Parliament of Singapore
- Long title An Act to provide for the acquisition of land for public and certain other specified purposes, the assessment of compensation to be made on account of such acquisition and for purposes connected therewith. ;
- Passed by: Parliament of Singapore
- Passed: October 26, 1966
- Commenced: June 17, 1967

Legislative history
- First reading: April 21, 1966
- Second reading: June 22, 1966
- Third reading: October 26, 1966

Summary
- Government acquisition of land for public purposes and assessment of compensation to those affected by said acquisition

= Land Acquisition Act 1966 =

Law on government acquisition of land
The Land Acquisition Act 1966 is a Singaporean law on government acquisition of land for public housing projects.

== Background ==
Prior to the Land Acquisition Act 1966, the law for the government acquiring private land was the Land Acquisition Ordinance 1955, which empowered the government to compulsorily acquire private land for public projects. However, it did not prevent landowners from increasing the price of their land, which increased the land acquisition cost and therefore made low-cost public projects to be difficult.

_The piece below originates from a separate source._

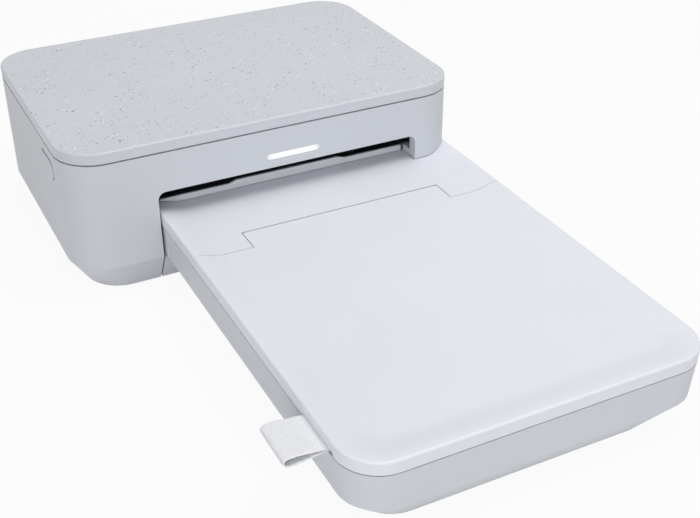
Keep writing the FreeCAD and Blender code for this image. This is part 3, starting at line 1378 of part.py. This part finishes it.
def make_lift_plate():
    x0 = paper_left_x + part_gap
    x1 = paper_right_x - part_gap
    ear_reach = 3.0
    ear_top = 2.4
    rear_gap = 1.2
    plate = [block(x0, x1, plate_pivot_y - ear_reach, tray_insert - tub_wall - rear_gap, plate_low_z,
                   plate_low_z + plate_thick)]
    for x, pin_x0, pin_x1 in ((x0, paper_left_x - guide_thick, x0 + plate_thick),
                              (x1 - plate_thick, x1 - plate_thick, paper_right_x + guide_thick)):
        plate.append(block(x, x + plate_thick, plate_pivot_y - ear_reach, plate_pivot_y + ear_reach, plate_low_z,
                           plate_pivot_z + ear_top))
        plate.append(rod_x(plate_pivot_y, plate_pivot_z, pin_x0, pin_x1, plate_pivot_radius))
    keep("lift_plate", join(plate))
    spring_y = -14.0
    spring_side = 28.0
    spring_radius = 4.0
    wire = 0.35
    turns = 6
    keep("lift_springs", Part.makeCompound(
        [coil_z(paper_middle_x + side, spring_y, tub_floor_z, plate_low_z, spring_radius, wire, turns)
         for side in (-spring_side, spring_side)]))


def main():
    make_casing()
    make_base()
    make_electronics()
    make_button()
    make_door()
    make_gears()
    make_gearbox()
    make_chassis()
    make_rollers()
    make_lip()
    make_head()
    make_cartridge()
    make_tub()
    make_tray_covers()
    make_tag()
    make_lift_plate()
    os.makedirs("parts", exist_ok=True)
    for name, shape in nodes.items():
        placed = shape.copy()
        placed.translate(Vec(0, shift_y, 0))
        placed.exportStep("parts/" + name + ".step")
        print(name, len(placed.Solids), placed.isValid(), round(placed.Volume, 1))
    print(len(nodes), "nodes")


main()
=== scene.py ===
# Compact photo printer: finishes, a folded felt tag, a coil for the button, light and a camera
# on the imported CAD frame. Lengths are in metres unless a note says otherwise.
import json
import math

import bmesh
import bpy
from mathutils import Matrix, Vector


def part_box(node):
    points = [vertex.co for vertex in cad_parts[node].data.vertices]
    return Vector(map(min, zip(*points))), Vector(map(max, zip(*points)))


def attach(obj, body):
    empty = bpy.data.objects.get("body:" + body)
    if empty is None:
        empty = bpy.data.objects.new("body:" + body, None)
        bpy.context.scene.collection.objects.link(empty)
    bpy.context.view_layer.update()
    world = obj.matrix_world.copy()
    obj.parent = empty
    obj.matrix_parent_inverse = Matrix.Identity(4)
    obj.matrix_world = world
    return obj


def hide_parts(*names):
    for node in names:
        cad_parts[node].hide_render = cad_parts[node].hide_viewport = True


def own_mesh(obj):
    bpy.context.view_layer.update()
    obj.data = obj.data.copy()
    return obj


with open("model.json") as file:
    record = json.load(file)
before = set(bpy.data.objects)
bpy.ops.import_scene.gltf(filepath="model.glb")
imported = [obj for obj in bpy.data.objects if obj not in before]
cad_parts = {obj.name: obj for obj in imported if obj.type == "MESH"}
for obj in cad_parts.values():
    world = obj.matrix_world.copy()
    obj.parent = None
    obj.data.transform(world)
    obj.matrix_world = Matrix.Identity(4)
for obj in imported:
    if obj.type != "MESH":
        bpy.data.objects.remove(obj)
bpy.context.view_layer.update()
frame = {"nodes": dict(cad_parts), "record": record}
modelShift = 0.0261  # how far the CAD model was moved along Y to be centred
print("frame loaded with", len(frame["nodes"]), "CAD pieces")


def putInScene(name, data):
    thing = bpy.data.objects.new(name, data)
    bpy.context.scene.collection.objects.link(thing)
    return thing


# Node helpers
white = (1, 1, 1, 1)


def toLinear(rgb):
    # from 0 to 255 on the sRGB curve to a linear colour
    parts = [value / 255 for value in rgb]
    return tuple(v / 12.92 if v <= 0.04045 else ((v + 0.055) / 1.055) ** 2.4 for v in parts) + (1,)


def shade(colour, factor):
    return tuple(min(1.0, value * factor) for value in colour[:3]) + (1,)


def addMath(nodes, links, operation, *values):
    calc = nodes.new("ShaderNodeMath")
    calc.operation = operation
    for socket, value in zip(calc.inputs, values):
        if isinstance(value, (int, float)):
            socket.default_value = value
        else:
            links.new(value, socket)
    return calc.outputs[0]


def addRange(nodes, links, value, low, high, newLow=0, newHigh=1):
    change = nodes.new("ShaderNodeMapRange")
    ends = (("From Min", low), ("From Max", high), ("To Min", newLow), ("To Max", newHigh))
    for name, number in ends:
        change.inputs[name].default_value = number
    links.new(value, change.inputs["Value"])
    return change.outputs["Result"]


def addNoise(nodes, links, place, scale, detail, stretch=None):
    noise = nodes.new("ShaderNodeTexNoise")
    noise.inputs["Scale"].default_value = scale
    noise.inputs["Detail"].default_value = detail
    if stretch:
        mapping = nodes.new("ShaderNodeMapping")
        mapping.inputs["Scale"].default_value = stretch
        links.new(place, mapping.inputs["Vector"])
        place = mapping.outputs[0]
    links.new(place, noise.inputs["Vector"])
    return noise.outputs["Fac"]


def addMix(nodes, links, share, first, second):
    mix = nodes.new("ShaderNodeMix")
    mix.data_type = "RGBA"
    links.new(share, mix.inputs["Factor"])
    for socket, colour in ((mix.inputs["A"], first), (mix.inputs["B"], second)):
        if isinstance(colour, tuple):
            socket.default_value = colour
        else:
            links.new(colour, socket)
    return mix.outputs["Result"]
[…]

In the 1950-60's, the population of Singapore was increasing, which caused informal settlements and shophouses to be overcrowded. This made the government to establish the country's public housing agency, the HDB, and to build HDB residential estates to relocate its population. However, in order to do so, land must be acquired cheaply. Land was also important as the government planned to use it for industrial development as well as to build roads, schools, and community and recreational facilities. To effectuate it, the Land Acquisition Act 1966 was introduced in parliament and was passed on October 26, 1966. It went into effect a year later on June 17.

== Impacts ==
After the commencement of the Land Acquisition Act, it expedited the government's land acquisition programme. In fact, between 1959 and 1984, the government acquired roughly a third of Singapore's land mass (43,713 acres).